I found a old second hand bookshelf minutes out the centre and inside a 100 Serb English language book bin. It was all Mills and Boon pulp, Andy McNab Bang-Bang crap. I'm a literary snob and I will never apologize, the cannon is the cannon because its quality has been condensed and distilled by the passing of years, it is an example of conservatism working at its very best. Bestseller lists on the other hand are aggragated by people who know the least about books, it is the problem of positive re-enforcement. If you read books infrequently, you buy best-sellers, so by definition the people who determine what books become bestsellers are in the main those who are least qualified to do so. On the otherhand those who read most and therefore more broadly than a top ten, airport shop book stand, would probably never pick a book on these lists as their favorite.
It was looking pretty bad after five minutes I still couldn't find anything. As expected they were all best-sellers, but I burrowed to the bottom and suffocated by the overbearing Tom Clancy and behind the engimas of Dan Brown, nestled on the wood at the bottom of the bin was a treasure trove of good literature. I found some Fitzgerald, a copy of Shakespeare's Julius Ceaser and and absolute Erotic cracker: Emmanuel.
I couldn't believe my eyes. Of course it was the cover that caught my eye, flesh always does. At first I thought it was Mills and Boon. Its good desighn, superb, just a woman's, red- rouged lipstick lips, on a black back ground. No man and probably most woman would not have the strength to resit picking it up. My paws passed all over it, flicking it open, my index finger caressing the words between its covers. I have seen snippets of the the film but of course, literature is always better than the movies. I think it was penned at the end of the Sexual revolution and with the Story of O it has cemented France as the naval of the body erotic.

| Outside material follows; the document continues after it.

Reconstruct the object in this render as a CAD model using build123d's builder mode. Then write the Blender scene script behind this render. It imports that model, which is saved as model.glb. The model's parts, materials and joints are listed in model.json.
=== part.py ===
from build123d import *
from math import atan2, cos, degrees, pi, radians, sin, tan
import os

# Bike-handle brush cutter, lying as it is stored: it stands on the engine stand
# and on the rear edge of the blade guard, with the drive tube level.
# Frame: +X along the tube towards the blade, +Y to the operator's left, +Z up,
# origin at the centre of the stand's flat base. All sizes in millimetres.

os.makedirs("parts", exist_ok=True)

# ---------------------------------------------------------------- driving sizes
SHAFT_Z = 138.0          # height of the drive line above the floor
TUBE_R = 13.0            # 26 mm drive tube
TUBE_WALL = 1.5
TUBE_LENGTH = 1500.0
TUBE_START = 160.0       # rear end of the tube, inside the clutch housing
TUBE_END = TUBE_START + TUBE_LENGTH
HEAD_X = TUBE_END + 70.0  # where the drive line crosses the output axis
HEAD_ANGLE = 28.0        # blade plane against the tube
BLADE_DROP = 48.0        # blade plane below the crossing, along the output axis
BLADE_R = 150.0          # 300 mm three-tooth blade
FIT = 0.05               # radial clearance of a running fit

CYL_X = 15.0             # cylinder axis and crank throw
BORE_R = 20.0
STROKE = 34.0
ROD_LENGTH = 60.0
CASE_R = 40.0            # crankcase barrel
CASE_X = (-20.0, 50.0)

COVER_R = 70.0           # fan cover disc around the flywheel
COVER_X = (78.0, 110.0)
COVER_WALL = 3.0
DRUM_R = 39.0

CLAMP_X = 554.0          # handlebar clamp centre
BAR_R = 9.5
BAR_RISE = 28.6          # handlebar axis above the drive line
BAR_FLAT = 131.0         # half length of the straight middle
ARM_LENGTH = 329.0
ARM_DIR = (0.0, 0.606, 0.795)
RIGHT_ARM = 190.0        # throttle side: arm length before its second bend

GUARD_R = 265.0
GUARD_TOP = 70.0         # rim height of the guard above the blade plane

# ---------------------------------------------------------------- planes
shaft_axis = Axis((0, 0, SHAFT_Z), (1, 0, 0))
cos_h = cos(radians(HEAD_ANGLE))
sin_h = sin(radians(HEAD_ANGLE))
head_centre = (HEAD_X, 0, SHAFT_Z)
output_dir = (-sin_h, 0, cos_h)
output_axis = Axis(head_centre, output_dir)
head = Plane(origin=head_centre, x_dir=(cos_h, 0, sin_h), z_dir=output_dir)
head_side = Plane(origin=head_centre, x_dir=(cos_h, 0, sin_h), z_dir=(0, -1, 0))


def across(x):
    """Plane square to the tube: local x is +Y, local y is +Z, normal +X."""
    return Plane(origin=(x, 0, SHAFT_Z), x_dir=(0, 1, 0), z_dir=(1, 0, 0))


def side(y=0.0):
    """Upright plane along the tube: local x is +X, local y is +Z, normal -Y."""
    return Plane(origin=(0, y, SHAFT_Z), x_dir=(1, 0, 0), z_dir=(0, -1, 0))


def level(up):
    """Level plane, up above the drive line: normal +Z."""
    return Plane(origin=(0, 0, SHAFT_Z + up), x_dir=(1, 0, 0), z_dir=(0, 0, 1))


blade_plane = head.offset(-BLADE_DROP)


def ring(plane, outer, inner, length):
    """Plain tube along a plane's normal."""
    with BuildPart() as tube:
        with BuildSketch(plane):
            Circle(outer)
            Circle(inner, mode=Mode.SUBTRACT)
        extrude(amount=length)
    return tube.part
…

Its steamy, I can tell you that, pure french filth. I brought a beer in the old town and opened it at a random page.
"Between her joined thighs she felt a liquid flowing like the saliva that was now bathing his apoplectic member in her warm mouth"
Phworrrrr! I was hot under the collar.
Its a superb and graphic paragraph. Pg 56 section Green paradise. I had to order a coffee and pause for a cigar to calm down.

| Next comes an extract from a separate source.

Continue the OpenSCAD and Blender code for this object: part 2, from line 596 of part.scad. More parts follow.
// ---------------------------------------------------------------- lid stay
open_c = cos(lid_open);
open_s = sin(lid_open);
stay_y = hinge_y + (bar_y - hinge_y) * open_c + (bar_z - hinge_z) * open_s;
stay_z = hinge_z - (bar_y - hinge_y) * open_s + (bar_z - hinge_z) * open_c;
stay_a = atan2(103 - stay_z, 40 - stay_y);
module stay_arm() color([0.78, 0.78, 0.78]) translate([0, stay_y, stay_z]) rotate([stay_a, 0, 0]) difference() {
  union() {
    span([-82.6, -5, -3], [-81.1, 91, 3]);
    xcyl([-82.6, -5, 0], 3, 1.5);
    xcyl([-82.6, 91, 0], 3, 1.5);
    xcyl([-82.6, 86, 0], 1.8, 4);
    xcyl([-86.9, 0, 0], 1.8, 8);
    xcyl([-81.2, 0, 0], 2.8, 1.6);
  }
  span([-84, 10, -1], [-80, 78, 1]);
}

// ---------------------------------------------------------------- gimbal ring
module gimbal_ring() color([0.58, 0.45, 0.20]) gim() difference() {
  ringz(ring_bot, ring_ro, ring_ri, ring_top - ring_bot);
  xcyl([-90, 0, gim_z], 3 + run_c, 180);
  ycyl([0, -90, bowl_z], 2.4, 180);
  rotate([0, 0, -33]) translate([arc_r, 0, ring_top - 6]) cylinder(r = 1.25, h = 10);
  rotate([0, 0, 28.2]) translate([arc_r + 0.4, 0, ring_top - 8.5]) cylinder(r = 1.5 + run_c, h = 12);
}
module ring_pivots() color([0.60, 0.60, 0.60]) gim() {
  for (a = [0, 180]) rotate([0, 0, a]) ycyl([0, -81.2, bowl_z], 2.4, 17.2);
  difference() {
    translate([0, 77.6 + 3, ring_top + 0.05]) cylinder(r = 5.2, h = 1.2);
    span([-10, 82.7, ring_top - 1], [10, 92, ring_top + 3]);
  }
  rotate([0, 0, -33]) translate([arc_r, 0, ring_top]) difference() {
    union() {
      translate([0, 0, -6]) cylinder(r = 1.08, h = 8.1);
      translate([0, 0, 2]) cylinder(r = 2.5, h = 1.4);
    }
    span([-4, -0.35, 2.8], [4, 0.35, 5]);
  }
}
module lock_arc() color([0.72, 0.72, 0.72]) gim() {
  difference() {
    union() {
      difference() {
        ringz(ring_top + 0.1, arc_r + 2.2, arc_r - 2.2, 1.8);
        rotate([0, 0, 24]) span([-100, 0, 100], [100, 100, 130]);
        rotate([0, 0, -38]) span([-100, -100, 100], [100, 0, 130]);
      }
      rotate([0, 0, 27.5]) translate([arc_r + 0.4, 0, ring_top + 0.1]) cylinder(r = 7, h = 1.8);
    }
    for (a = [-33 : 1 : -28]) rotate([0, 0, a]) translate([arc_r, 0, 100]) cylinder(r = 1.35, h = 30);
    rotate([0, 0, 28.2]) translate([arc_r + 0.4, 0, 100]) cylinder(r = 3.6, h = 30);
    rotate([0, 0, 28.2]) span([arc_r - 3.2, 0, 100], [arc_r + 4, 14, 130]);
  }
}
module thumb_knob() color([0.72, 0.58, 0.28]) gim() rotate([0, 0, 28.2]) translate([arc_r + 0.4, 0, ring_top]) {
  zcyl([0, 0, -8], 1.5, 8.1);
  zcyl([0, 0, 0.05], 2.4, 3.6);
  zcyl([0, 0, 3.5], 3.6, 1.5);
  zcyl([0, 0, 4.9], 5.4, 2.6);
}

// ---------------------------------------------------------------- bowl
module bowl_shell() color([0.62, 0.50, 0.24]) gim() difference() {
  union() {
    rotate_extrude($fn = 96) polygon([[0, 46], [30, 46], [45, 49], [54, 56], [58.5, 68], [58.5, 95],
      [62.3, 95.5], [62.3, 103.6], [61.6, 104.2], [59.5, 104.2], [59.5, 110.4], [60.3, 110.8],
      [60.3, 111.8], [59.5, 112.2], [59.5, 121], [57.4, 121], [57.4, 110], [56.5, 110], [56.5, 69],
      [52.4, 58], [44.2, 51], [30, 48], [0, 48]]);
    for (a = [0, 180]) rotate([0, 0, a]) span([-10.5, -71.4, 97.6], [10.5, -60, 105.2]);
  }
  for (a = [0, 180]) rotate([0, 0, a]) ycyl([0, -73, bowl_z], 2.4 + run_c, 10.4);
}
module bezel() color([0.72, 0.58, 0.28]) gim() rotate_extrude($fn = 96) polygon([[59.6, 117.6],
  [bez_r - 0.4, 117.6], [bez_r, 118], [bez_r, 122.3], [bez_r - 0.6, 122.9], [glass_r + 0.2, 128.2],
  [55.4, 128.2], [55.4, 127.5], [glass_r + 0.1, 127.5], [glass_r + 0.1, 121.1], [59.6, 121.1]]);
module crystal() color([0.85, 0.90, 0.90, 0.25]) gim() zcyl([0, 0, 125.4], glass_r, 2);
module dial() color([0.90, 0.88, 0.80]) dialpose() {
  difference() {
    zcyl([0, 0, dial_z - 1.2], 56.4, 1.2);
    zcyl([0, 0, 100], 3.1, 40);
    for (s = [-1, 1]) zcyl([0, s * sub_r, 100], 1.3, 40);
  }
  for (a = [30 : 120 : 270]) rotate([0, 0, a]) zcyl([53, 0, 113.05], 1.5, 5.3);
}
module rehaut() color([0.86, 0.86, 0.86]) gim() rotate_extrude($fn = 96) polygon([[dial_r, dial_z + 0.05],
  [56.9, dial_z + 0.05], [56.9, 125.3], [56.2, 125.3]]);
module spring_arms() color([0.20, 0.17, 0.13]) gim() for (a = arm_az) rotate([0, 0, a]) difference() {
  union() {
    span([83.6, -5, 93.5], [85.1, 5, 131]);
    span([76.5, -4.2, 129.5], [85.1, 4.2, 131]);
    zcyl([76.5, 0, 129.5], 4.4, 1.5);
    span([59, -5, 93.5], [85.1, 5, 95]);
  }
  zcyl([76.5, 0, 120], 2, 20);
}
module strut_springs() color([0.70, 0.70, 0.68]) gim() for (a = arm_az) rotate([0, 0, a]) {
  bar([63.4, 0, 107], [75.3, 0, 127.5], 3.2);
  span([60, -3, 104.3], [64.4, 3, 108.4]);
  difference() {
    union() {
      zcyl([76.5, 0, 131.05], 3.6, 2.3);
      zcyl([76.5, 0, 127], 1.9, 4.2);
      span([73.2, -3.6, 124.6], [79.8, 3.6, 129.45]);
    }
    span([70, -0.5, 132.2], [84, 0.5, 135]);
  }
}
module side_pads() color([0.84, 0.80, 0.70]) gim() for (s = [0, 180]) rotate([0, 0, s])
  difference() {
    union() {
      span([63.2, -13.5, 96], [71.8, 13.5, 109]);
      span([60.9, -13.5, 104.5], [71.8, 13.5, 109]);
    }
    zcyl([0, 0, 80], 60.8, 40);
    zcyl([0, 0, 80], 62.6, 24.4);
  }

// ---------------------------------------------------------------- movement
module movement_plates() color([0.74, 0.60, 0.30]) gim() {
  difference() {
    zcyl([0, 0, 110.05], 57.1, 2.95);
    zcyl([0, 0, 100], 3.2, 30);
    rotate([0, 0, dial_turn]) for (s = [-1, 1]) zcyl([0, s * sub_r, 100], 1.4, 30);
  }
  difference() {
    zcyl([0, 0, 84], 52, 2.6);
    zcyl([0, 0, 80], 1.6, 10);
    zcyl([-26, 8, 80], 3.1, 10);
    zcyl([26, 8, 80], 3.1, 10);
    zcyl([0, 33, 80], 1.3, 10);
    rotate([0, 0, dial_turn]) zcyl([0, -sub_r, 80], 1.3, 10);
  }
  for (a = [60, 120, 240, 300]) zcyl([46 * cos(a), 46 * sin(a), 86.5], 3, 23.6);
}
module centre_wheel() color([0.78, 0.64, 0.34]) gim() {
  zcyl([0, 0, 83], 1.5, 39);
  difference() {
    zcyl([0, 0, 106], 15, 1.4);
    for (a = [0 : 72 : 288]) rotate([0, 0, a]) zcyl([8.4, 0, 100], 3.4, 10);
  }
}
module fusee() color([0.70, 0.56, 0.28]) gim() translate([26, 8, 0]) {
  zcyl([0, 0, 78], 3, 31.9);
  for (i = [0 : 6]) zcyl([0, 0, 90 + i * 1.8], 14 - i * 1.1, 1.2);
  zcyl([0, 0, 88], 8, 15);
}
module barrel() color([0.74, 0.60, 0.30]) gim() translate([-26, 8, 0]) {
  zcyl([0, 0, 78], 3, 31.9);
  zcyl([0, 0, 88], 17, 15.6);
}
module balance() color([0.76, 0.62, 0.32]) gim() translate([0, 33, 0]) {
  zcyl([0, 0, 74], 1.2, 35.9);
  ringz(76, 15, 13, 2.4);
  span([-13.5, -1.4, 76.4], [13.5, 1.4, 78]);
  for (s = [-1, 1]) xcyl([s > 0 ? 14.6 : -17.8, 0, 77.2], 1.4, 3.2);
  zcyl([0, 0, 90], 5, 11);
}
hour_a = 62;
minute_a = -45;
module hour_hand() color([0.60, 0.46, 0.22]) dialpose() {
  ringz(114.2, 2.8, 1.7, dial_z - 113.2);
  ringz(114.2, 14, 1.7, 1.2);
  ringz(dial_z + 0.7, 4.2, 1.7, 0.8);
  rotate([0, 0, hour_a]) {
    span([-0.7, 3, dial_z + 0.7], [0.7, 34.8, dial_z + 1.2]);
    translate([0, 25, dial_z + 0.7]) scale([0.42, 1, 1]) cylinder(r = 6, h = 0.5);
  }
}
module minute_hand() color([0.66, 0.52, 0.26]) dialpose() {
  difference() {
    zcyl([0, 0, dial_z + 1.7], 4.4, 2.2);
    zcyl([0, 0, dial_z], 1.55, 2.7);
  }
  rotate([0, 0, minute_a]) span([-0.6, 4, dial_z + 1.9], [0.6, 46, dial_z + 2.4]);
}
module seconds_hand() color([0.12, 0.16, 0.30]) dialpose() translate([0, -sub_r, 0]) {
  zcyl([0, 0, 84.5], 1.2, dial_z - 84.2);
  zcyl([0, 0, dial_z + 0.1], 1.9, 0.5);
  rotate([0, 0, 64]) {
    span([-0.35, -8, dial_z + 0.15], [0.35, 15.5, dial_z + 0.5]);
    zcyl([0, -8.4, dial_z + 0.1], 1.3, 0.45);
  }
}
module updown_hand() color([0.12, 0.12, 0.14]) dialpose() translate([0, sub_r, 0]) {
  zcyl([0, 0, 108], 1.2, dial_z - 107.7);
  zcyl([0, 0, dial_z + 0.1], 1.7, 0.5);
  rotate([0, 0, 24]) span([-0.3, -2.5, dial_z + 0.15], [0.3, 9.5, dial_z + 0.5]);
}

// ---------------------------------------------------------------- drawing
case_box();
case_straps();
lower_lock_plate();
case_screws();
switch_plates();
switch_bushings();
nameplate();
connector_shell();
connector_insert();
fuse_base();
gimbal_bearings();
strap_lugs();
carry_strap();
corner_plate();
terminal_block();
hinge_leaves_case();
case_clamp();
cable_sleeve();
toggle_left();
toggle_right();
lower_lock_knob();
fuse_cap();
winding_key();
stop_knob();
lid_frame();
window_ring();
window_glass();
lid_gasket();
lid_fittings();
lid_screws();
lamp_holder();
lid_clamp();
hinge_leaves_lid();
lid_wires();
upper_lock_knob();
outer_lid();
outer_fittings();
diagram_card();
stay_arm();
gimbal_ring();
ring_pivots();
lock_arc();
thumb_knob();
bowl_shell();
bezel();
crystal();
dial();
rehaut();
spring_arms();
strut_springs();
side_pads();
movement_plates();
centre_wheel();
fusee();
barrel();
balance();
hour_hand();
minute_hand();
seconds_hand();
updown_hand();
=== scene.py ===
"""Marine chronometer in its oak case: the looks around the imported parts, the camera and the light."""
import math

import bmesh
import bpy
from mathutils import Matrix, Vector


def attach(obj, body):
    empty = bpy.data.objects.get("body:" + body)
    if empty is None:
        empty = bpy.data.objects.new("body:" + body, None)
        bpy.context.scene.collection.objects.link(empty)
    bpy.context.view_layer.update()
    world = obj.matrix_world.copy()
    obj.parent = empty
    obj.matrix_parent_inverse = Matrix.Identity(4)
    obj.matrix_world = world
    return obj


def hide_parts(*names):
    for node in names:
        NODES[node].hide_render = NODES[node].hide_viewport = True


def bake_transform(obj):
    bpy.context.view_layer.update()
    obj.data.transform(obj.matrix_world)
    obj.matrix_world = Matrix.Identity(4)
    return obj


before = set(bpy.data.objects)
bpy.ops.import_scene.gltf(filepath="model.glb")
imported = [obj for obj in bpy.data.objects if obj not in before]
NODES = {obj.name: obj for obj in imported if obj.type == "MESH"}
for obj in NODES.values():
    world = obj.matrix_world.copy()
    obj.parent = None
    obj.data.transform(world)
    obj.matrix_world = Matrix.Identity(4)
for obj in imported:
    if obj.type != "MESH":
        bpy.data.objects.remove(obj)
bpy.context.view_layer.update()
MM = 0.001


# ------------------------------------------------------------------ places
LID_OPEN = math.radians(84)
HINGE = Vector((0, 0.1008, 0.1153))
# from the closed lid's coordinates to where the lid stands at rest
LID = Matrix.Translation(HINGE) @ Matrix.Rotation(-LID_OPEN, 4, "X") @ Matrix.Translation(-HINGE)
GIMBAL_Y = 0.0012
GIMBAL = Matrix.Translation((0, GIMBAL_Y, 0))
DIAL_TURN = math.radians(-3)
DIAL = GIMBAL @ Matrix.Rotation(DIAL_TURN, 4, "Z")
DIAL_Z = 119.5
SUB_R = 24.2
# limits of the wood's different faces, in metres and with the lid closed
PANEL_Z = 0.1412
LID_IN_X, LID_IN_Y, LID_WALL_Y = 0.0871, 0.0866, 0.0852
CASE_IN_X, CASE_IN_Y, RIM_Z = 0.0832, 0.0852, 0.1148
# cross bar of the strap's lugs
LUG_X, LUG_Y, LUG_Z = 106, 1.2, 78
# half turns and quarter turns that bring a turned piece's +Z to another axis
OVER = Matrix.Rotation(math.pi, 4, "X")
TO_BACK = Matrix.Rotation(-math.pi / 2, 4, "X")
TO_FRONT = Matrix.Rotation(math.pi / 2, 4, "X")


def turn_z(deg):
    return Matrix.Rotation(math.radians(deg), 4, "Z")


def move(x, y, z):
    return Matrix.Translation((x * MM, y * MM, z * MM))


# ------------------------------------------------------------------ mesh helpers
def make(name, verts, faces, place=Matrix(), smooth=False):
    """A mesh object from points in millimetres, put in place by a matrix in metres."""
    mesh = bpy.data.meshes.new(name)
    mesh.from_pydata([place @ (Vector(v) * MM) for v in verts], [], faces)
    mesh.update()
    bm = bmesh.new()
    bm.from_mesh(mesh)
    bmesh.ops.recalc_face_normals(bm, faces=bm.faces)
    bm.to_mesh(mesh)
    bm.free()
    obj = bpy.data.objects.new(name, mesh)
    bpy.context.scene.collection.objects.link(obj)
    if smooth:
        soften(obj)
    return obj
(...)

I'm an not a virgin to erotic literature. In my second year, swapping books with a house mate, she owned a book called "Play the Game". I picked it up innocently, like Emmanuelle it was the cover that had caught my eye. A woman's heel with a lowered sock. (The chaps who make these covers should be paid more.) Well it went all round our eight person house, we all had a few quiet minutes with, reading enough pages to get and finish the Horn . Unsurprisingly, so incredibly predictable, it disappeard. I know I don't have it and I would tell if I did, and I know the woman I took it off doesn't have it either, she would have told me if she did. Which means one of my other old house mates must be reading those, over read, well thumbed, seedy pages, good for them. I hope they do it late at night and use the light of a red lamp. This kind of wiriting deserves as much.
But there is more, this had happened to me before, reading erotica while travelling. I had once backpacked across parts of Asia, and myself and a very good friend of mine used to read sections of erotica to each other on long train journeys. I reccomend that too, it passes the time like no other, well almost no other. Its word porn, flesh for the mind, meat for the carnivores, carnal soul, it is the animal in civilization, the Belgrade soul.
Between page 12 of Emmanuel (She was on a plane, getting naked) and page 40 of Fitzgeraled (I can tell you Daisy is no Emmanuel), I realized I was drunk, with the Beer and the sun and the walking and the blood flowing I was tipsy. I told you, the curse of the solo traveller. It was a good thing though, I am unrepentant. I am in love with this city. It might be my favorite. Something I thought about Istanbul. But I am head-over heels in love with Belgrade. I will come here again and probably again and then once more. If I had money I would buy property here, to live in and to invest. It has Zeitgiest, it feels like the flavour of the times. In contrast to Sofia, its a thousands of voices silently screaming "Look at us,We are on the accesdeancay!". It had a vibe, good Karma, that goes beyond its meager sights. In short its happening.
The demographics are set right for it too, a young educated population, open economy and they are going to be in the E.U. sooner the better please. I cant believe N.A.T.O bombed this city, I really can't, its too nice. The people are to pleasant for war? And the women are suerly far to pretty for the men to get board enough for Guns. The food is good and cheap, the night-life heaving, the bars friendly. I guess Genocide is the reason and I hope N.A.T.O bombs all Europe if we ever start that nonsense again. We won't though, its unthinkable. Belgrades rising.